5. And our understanding of what ‘development’ is and how to measure it has changed, informed by the ideas of ‘wellbeing’ or of ‘multidimensional poverty’, among others.  We have new ideas about instruments to help bring it about – with social protection perhaps the most current example.  The importance of politics looms much larger in development thinking than in the 1990s – though we probably still don’t quite know what to do with that insight. 

So it’s complicated. It was always complicated, but the more we know the more complicated it seems. Out of this tangle (hence the string – I’m feeling  rather literal today), a post-2015 agreement would need to have the same simplicity and political power as the MDGs, if it’s to be an agreement that governments can use with electorates, NGOs with governments, journalists to their editors and so on.
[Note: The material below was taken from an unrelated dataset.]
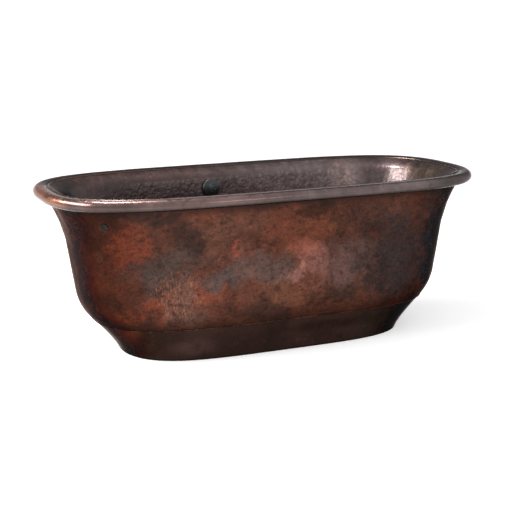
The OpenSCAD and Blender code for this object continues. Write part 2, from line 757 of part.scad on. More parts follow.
// Spiral cam: its radius grows evenly as the knob turns, and pushes the plunger down.
module overflow_cam() color("#b08d57")
    at_overflow() translate([0, 0, spigot_into - cam_t / 2])
        difference() {
            linear_extrude(cam_t)
                polygon(concat(
                    [for (a = [0 : 5 : knob_turn + 10])
                        (cam_r + lift * a / knob_turn) * [cos(-90 - a), sin(-90 - a)]],
                    [for (a = [knob_turn + 40 : 20 : 340]) cam_r * [cos(-90 - a), sin(-90 - a)]]));
            translate([0, 0, -1]) cylinder(h = cam_t + 2, r = spindle_r, $fn = 48);
        }

inner_basin();
outer_shell();
rolled_rim();
rim_rod();
plinth_skirt();
seam_bead();
maker_disc();
frame_rails();
cross_bearers();
saddle_pads();
frame_brackets();
frame_bolts();
frame_nuts();
foot_inserts();
foot_locknuts();
levelling_foot_front_left();
levelling_foot_front_right();
levelling_foot_back_left();
levelling_foot_back_right();
drain_flange();
drain_gasket();
drain_shoe();
stopper_cap();
stopper_seal();
stopper_stem();
push_wire();
cable_ferrule();
drive_cable();
cable_guide();
cam_plunger();
tailpiece();
tailpiece_nut();
tailpiece_washer();
overflow_hose();
hose_clips();
overflow_elbow();
overflow_gasket();
overflow_flange();
flange_screws();
overflow_knob();
knob_spindle();
overflow_cam();
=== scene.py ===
"""Looks of the freestanding copper bathtub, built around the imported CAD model.

Lengths are in millimetres in the shape code and are turned into metres when a mesh is made.
The shell, basin, rim and plinth repeat the outlines of the CAD part, with hand-worked surfaces.
"""

import json
import math

import bpy
import numpy as np
from mathutils import Matrix, Vector, kdtree


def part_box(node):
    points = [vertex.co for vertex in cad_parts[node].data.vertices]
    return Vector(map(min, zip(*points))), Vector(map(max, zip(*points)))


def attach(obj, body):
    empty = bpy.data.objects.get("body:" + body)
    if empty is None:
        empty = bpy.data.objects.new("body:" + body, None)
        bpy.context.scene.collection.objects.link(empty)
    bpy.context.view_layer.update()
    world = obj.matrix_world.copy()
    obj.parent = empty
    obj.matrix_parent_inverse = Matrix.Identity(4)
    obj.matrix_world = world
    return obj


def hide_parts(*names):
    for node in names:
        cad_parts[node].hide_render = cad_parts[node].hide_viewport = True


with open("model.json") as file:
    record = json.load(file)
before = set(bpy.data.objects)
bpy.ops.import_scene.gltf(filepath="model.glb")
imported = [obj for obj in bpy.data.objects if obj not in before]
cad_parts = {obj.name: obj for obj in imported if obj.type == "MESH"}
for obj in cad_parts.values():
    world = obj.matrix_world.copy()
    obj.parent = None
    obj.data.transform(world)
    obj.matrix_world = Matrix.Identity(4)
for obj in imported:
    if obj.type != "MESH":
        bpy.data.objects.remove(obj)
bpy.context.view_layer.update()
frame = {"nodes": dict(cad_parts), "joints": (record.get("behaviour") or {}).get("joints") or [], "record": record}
nodes = frame["nodes"]
joint = {j["name"]: j for j in frame["joints"]}
scene = bpy.context.scene

# ---------------------------------------------- sizes in mm, as the CAD part has them
MM = 0.001
SHEET_T = 1.6  # copper sheet
ROLL_D = 41  # height of the rolled edge
RIM_IN = 60  # from the rim's outer edge to the basin opening
LIP_DROP = 4  # from the top of the roll down to the flat lip
SHELL_TOP_A, SHELL_TOP_B = 798, 348  # half-axes of the shell under the rim
SEAM_A, FOOT_A = 658, 557  # half-lengths at the seam and on the floor
WIDTH_RATIO = 0.42  # change of half-width per change of half-length
BELLY_H = 115  # height over which the bottom of the shell rounds in
FLARE_OUT, FLARE_Z = 41, 405  # flare below the rim, and where it begins
WALL_LEAN, WALL_Z = 0.137, 227  # outward lean of the wall, and the height it is measured from
HEM_W = 20  # hems turned inward at the seam and at the floor
FLOOR_Z, FLOOR_FALL = 138, 6  # height of the basin floor, and its fall towards the drain
BASIN_STEP = 40  # inward step of the basin wall just below the lip
END_SLOPE, SIDE_SLOPE = 0.28, 0.12  # of the basin's walls, per unit of depth
BELLY_DROP, BELLY_END, BELLY_SIDE = 112, 130, 95  # turn of the basin walls into the floor
DRAIN_R = 45  # edge of the dished part of the floor
SPIGOT_Z = 98  # axis of the drain shoe's side spigot
HOSE_INTO = -20.5  # axis of the hose's upper end, behind the overflow plate
CORNER_PULL = 5.7  # degrees by which the points crowd into the rounded corners
RIM_N, FOOT_N, FLOOR_N = (2.95, 4.0), (2.5, 3.8), (2.5, 3.3)  # oblong exponents: ends, sides
INSET_N = 0.0032  # growth of both exponents per millimetre of inset
SHARP = 38.0  # edges bent by more degrees than this stay sharp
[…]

A tough call.  What are the choices?
– keep the MDGs with an extended timeline (not appealing – rather a missed opportunity to reframe the ideas and incentives for a different world)
– keep the structure, but with (some) different targets and a new timeline (this would all depend on keeping the targets within manageable limits – a shopping list approach wouldn’t work for anyone)
– a new structure – possibly framed around global public goods or some other principle (the least likely politically, though in some ways the most apprppriate)

Or of course, nothing at all.  It’s perfectly likely that attempts to reach international consensus around shared responsiblity for a set of defined poverty problems will be too difficult and will be quitely dropped.  Before we get too deeply into a technical discussion on the what and the how of any new agreement, maybe we should remember that any agreement at all may well be the real prize.